Apart from emotional stress that can come from a mentally demanding job, family problems, &c., there is also physical stress. This can come from anything from a physically demanding job to bad shoes or a bad mattress.
The long-term impacts of physical stress can leave your body in knots that make it hard to fall asleep, even when your mind is at ease. Fortunately, yoga can help with these physical pains as well by gently working muscles and stretching tendons and ligaments that can get tight throughout the day. Also, because of the slow and gentle pace of yoga, it won’t make it harder for you to fall asleep if you do it right before bed like other forms of exercise can. Just make sure that you don’t stretch too hard and hurt yourself any further.

Yoga can be a good complement to other approaches to pain management, but if your pain lasts for more than a couple of weeks or prevents you from doing normal activities, consider talking to a healthcare provider.

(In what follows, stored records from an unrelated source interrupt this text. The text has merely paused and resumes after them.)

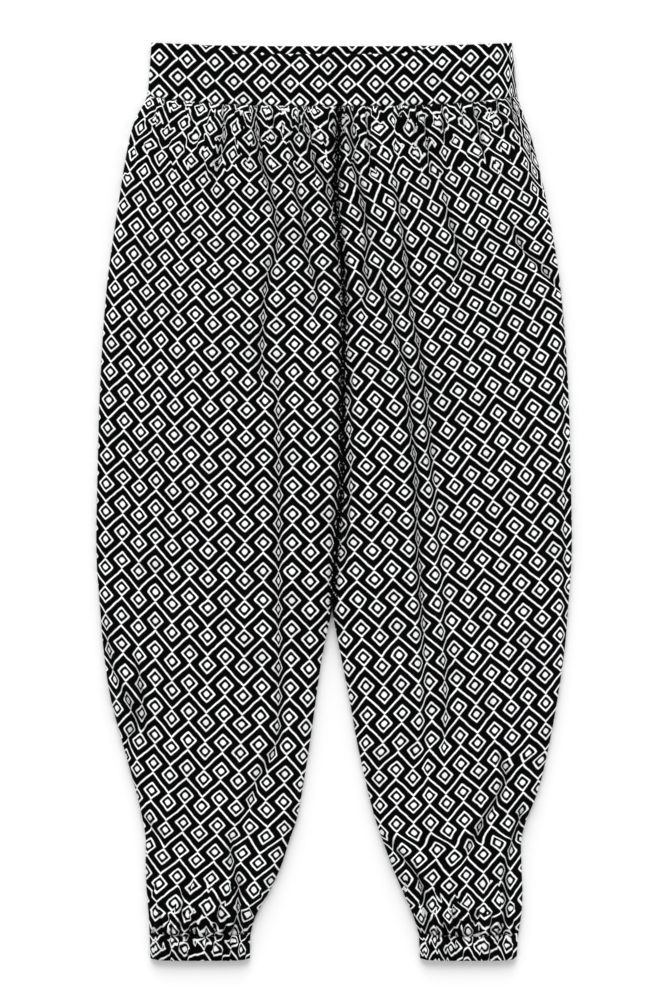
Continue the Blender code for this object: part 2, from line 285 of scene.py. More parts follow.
# Short pinches in rows away from the waist and cuff seams: the rows' distances in millimetres, how far
# apart the pinches are, how far one sways up or down, and the pinch itself, as a gather.
PINCH_SWAY = 12
PINCH_STEPS = (-1, -0.4, 0.4, 1)
PINCH_STRENGTHS = (0, 1, 1, 0)
PINCH_ROWS = {"waist": (15, 30, 46, 64), "cuff": (13, 28, 45)}
PINCH_EVERY = 12.5
PINCH = Gather(0, 13, 3, 1.9, 0.5, 4.0)

# Gathers let into the cuff seam: share of the way across, then as at the waist.
CUFF_GATHERS = {
    "right": rows_of(
        Gather,
        (.05, 16, -1, 2.2, 2.6, 4), (.13, 34, -4, 2.6, 3.2, 5), (.21, 18, 2, 2.2, 2.8, 4),
        (.29, 46, 5, 2.8, 3.6, 6), (.38, 20, 3, 2.2, 2.8, 4), (.46, 38, -4, 2.6, 3.2, 5),
        (.55, 16, 2, 2.2, 2.8, 4), (.63, 50, 9, 2.8, 3.6, 6), (.72, 22, 5, 2.2, 2.8, 4),
        (.80, 40, 11, 2.6, 3.4, 5), (.88, 22, 7, 2.2, 2.8, 4), (.95, 16, 5, 2.0, 2.4, 3),
    ),
    "left": rows_of(
        Gather,
        (.05, 18, -4, 2.0, 2.4, 3), (.12, 42, -11, 2.6, 3.4, 5), (.20, 18, -3, 2.2, 2.8, 4),
        (.28, 30, -7, 2.6, 3.2, 5), (.37, 54, -5, 2.8, 3.6, 6), (.45, 20, 2, 2.2, 2.8, 4),
        (.54, 38, 4, 2.6, 3.2, 5), (.62, 18, -2, 2.2, 2.8, 4), (.71, 34, 3, 2.6, 3.2, 5),
        (.79, 20, 1, 2.2, 2.8, 4), (.94, 22, 1, 2.0, 2.6, 3),
    ),
}


def mix(start, end, share):
    """The value a share of the way from start to end."""
    return start + (end - start) * share


def ease(share):
    """A smooth step from 0 to 1."""
    share = np.clip(share, 0.0, 1.0)
    return share * share * (3 - 2 * share)


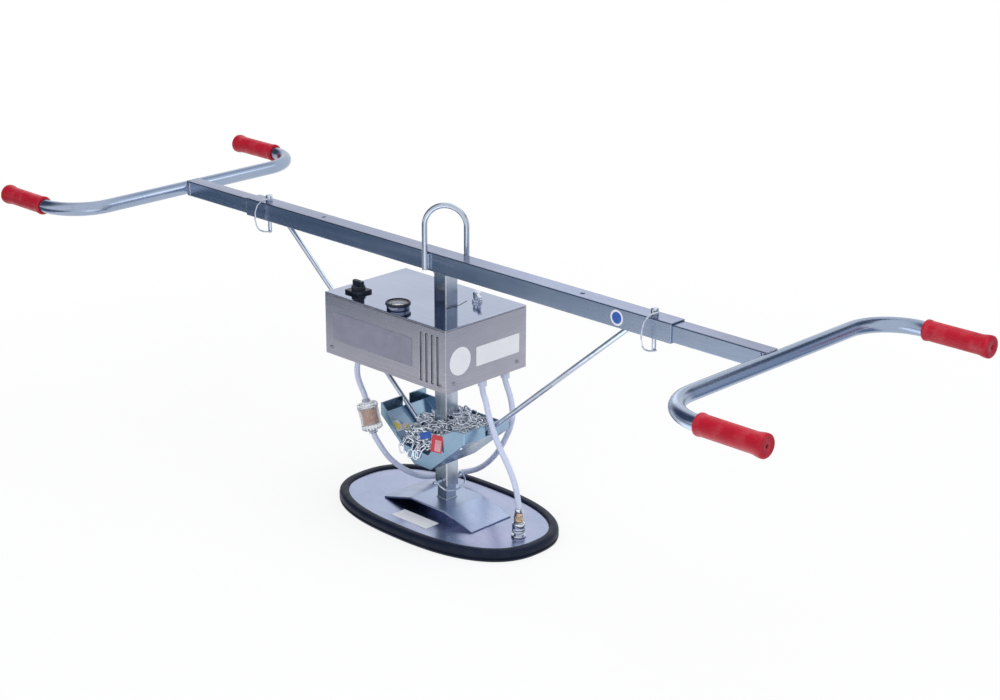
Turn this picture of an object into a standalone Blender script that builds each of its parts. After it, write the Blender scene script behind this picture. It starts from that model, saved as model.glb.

Your pain could be a symptom of a more severe problem.

Relax

Even if you don’t have a great deal of physical or emotional stress, sometimes it can be hard to fall asleep. Trouble falling asleep can be caused by lots of things, like too much caffeine, dealing with jet-lag, being in a new time zone, or adjusting to daylight savings time, or just trying to fall asleep earlier.
Even when you don’t feel wound up, yoga before bed can be a great way to unwind a little further. If you’re not used to yoga, you might find it curing pains that you didn’t know you had!

Regulate Breathing

Sometimes when you have trouble sleeping it can be because you are having trouble breathing. Sometimes this is the case because of mundane causes like an illness or poor posture. Yoga can help you understand and self-manage your breathing problems so that you can sleep better.
If breathing problems regularly keep you from falling asleep or if you wake up at night because of your breathing problems, consider talking to a healthcare provider. It could be a more serious condition like asthma or sleep apnea.

Depending on what’s keeping you up, yoga can help you fall asleep faster and sleep better by relaxing aches and pains and soothing your troubled mind. It can also help you understand your mind and body so that you can get to the bottom of why you are having trouble sleeping in the first place.